### SUPPLIED DATA
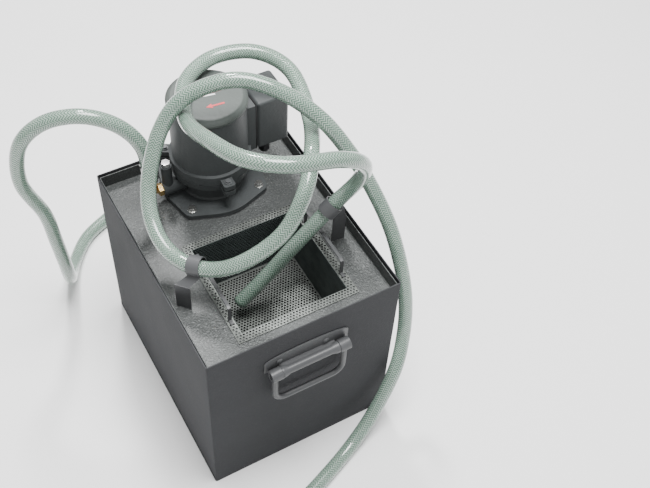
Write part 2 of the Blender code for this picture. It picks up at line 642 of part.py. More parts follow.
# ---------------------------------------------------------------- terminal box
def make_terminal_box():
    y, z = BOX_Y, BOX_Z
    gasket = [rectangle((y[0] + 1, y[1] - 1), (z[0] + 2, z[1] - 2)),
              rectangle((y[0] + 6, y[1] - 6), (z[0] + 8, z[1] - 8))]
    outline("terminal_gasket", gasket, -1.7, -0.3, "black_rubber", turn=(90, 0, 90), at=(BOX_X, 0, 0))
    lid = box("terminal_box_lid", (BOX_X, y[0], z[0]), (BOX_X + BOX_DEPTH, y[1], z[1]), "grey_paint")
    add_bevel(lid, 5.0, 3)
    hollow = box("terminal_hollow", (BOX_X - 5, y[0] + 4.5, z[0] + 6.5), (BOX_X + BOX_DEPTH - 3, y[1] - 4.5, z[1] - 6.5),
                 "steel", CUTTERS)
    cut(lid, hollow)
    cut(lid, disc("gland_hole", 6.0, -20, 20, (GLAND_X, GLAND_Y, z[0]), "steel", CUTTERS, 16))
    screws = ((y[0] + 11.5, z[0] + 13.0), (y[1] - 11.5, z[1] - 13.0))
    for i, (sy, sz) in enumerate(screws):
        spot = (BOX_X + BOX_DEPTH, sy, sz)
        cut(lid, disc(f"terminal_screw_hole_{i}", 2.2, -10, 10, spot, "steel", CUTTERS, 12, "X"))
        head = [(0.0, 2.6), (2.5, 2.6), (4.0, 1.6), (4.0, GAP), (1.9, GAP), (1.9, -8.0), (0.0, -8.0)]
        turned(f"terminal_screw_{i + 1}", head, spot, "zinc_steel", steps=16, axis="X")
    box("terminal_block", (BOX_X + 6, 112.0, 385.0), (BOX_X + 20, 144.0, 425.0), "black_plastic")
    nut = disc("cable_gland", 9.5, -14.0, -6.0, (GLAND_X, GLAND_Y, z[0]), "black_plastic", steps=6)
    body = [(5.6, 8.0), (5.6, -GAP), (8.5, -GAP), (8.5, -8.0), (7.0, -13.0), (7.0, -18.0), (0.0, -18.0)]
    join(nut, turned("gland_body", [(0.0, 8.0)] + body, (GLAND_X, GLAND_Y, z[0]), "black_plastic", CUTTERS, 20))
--
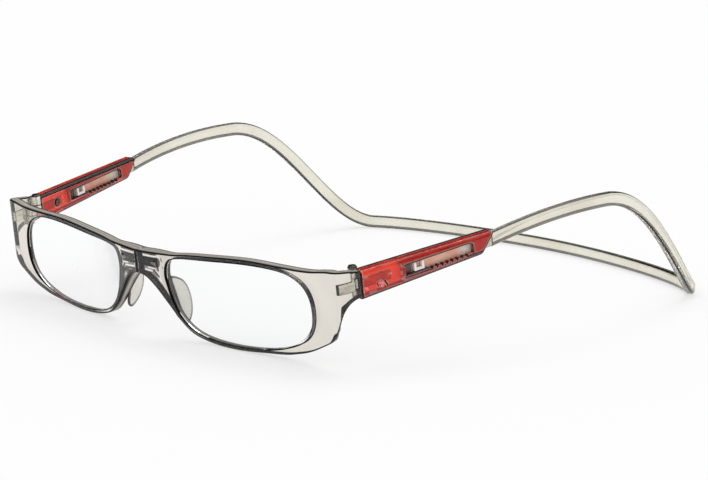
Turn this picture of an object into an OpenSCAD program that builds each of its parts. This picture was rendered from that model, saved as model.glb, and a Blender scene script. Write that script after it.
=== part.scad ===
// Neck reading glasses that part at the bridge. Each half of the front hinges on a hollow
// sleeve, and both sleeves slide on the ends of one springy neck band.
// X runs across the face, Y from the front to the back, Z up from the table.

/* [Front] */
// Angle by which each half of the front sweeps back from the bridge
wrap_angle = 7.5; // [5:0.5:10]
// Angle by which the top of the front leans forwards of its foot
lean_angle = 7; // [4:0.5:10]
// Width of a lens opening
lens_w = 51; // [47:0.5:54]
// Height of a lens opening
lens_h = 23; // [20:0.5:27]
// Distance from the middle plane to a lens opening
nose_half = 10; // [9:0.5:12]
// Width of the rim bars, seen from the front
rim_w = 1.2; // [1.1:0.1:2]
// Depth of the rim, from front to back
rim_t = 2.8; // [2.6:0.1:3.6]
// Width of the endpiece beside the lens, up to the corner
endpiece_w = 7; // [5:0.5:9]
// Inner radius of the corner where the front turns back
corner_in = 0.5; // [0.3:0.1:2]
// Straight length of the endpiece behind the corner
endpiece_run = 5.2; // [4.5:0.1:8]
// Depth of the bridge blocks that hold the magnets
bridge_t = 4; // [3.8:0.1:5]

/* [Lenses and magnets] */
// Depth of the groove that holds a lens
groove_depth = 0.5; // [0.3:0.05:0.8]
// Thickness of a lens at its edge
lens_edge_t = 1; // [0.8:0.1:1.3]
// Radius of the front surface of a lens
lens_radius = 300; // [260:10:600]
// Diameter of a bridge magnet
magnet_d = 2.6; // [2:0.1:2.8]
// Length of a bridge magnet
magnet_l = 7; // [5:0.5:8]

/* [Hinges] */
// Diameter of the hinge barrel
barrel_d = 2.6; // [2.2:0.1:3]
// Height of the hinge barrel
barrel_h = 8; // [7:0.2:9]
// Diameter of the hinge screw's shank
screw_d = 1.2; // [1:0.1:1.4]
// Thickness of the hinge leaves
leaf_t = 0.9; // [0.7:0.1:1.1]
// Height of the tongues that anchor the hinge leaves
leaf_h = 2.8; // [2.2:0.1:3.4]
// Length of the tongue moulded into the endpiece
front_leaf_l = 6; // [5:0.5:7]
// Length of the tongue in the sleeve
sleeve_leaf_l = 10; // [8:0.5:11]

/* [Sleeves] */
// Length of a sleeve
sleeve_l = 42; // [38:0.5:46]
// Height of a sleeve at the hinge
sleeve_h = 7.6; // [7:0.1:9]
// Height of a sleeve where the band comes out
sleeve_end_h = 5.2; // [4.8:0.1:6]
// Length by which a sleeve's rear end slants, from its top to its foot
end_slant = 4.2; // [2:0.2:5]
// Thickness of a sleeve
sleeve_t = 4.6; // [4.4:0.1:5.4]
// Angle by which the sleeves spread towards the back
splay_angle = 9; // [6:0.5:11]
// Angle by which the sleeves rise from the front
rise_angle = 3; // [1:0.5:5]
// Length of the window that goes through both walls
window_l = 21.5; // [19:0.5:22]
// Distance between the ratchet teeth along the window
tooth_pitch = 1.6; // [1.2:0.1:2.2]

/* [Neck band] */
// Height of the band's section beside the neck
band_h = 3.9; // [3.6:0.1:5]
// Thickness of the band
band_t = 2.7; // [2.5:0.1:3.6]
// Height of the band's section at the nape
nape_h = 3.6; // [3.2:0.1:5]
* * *
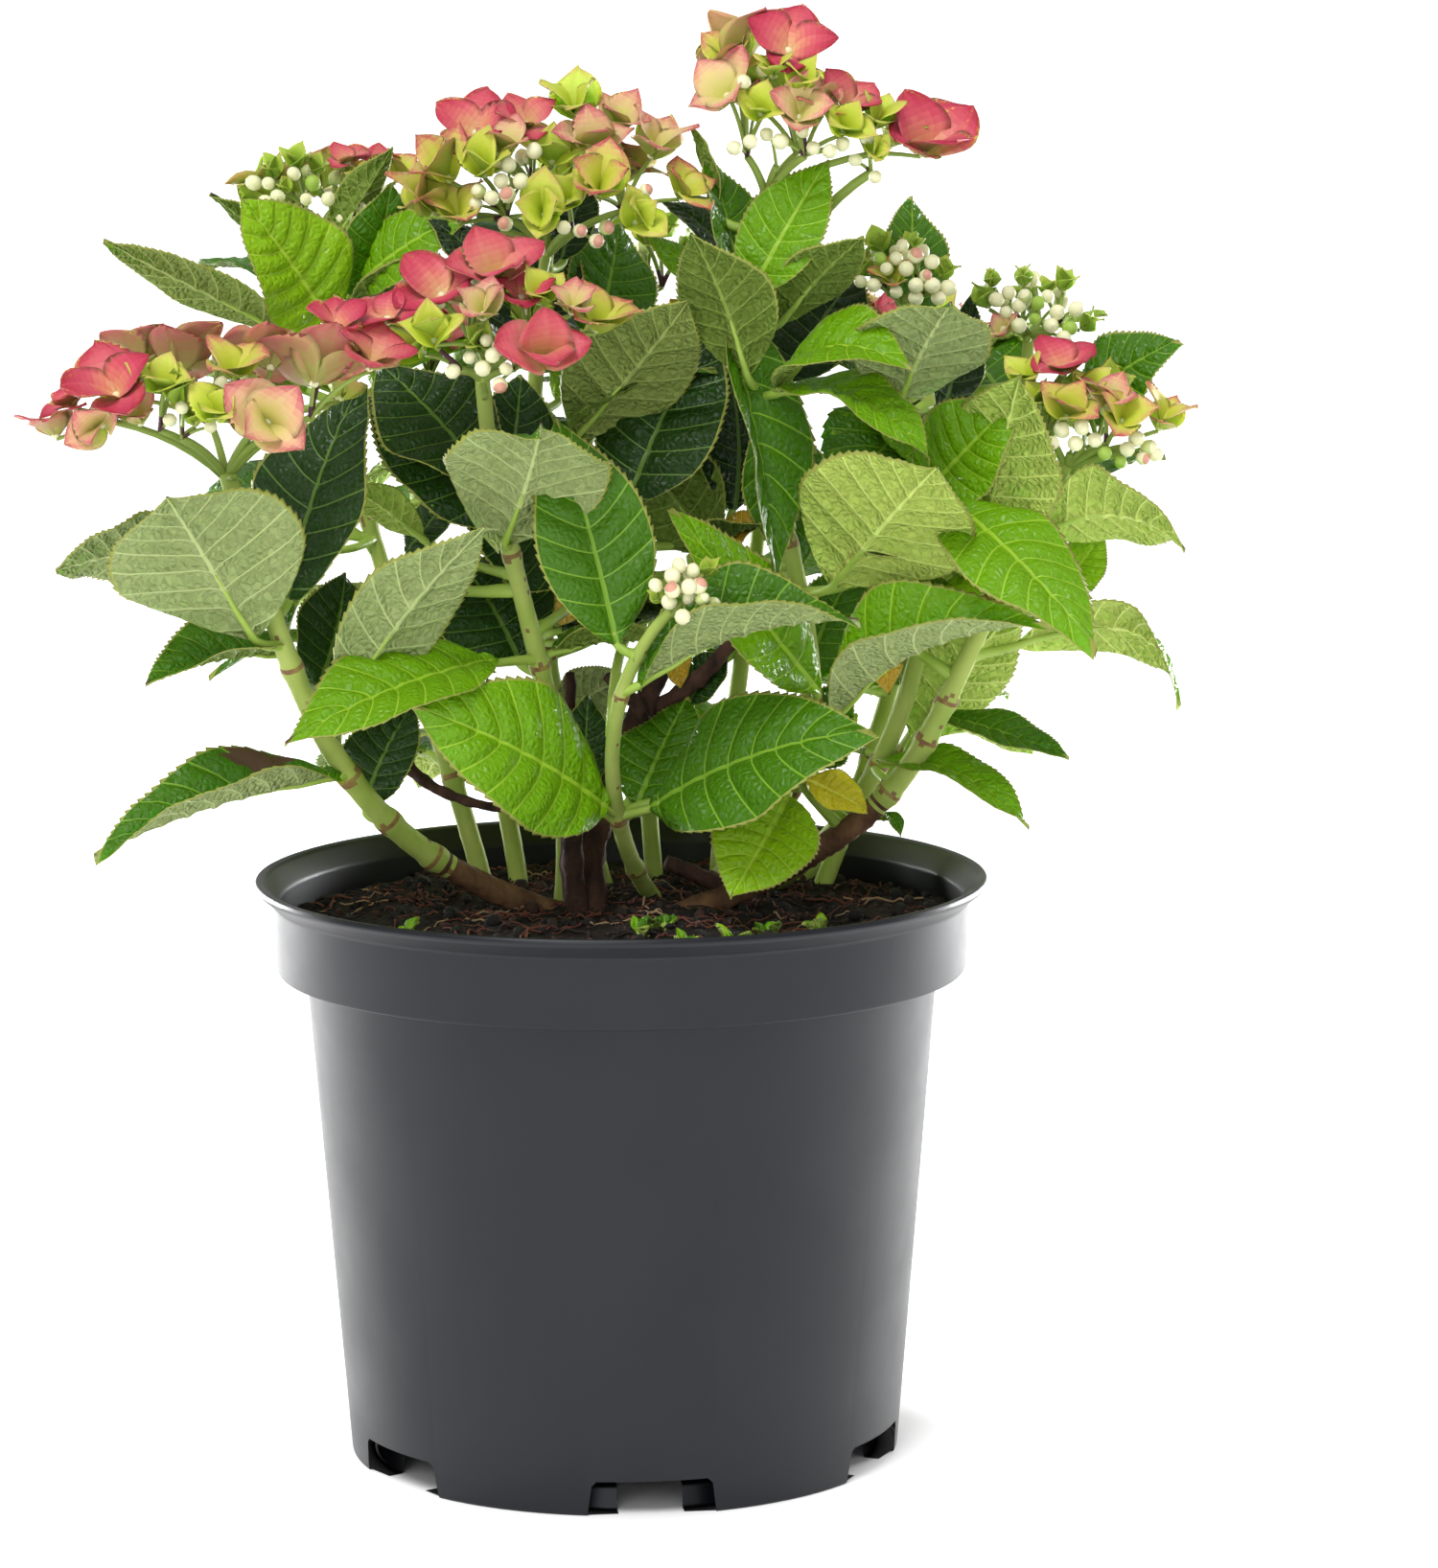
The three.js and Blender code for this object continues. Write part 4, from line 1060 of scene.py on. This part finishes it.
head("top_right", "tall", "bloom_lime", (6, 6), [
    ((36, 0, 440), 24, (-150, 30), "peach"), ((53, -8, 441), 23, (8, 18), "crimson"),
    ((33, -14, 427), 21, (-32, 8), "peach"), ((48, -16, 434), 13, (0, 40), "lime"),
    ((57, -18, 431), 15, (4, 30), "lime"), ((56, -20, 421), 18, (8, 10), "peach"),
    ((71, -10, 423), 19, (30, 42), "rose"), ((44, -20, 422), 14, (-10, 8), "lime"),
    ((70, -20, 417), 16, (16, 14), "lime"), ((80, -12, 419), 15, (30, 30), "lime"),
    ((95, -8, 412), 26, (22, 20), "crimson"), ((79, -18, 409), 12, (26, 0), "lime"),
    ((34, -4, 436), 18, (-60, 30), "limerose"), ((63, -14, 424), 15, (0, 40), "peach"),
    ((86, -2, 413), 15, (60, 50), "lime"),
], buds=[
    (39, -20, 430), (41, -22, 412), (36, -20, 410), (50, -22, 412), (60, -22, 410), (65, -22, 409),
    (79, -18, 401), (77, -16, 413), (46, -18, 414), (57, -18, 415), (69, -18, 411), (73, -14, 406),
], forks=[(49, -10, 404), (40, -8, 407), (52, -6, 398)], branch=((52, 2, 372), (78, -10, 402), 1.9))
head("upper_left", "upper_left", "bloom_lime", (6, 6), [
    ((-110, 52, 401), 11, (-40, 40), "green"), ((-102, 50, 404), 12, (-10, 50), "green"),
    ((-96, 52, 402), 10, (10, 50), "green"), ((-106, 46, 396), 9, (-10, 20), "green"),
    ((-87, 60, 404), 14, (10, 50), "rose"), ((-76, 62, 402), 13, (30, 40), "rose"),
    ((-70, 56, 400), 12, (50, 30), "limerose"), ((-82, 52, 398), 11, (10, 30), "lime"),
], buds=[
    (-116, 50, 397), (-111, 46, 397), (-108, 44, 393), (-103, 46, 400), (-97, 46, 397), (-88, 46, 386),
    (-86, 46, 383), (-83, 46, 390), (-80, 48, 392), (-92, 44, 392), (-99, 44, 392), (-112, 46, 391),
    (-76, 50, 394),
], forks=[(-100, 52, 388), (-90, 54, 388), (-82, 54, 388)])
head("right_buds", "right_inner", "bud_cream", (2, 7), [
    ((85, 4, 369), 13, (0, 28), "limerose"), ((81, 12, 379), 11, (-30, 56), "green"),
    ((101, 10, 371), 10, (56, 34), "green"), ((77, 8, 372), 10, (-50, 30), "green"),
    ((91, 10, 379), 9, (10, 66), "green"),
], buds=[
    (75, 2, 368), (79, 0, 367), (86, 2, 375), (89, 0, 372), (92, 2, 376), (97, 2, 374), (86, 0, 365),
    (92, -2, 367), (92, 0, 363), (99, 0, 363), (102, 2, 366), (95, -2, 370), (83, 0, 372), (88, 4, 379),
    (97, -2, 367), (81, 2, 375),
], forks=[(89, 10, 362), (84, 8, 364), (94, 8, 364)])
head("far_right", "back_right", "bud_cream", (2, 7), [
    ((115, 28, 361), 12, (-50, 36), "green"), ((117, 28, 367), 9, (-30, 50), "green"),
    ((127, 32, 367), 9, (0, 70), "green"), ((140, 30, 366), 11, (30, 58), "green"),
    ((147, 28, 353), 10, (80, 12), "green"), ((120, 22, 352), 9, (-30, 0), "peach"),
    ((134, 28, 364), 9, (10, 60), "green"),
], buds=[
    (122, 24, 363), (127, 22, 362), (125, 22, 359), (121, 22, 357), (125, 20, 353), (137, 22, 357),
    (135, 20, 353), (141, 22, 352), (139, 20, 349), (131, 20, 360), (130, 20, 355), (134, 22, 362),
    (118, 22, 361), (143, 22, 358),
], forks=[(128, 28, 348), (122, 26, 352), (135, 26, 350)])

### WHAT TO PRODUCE
Search the data for the string "into" and copy each line where it appears.

### FINAL RESULT
Turn this picture of an object into an OpenSCAD program that builds each of its parts. This picture was rendered from that model, saved as model.glb, and a Blender scene script. Write that script after it.
// Length of the tongue moulded into the endpiece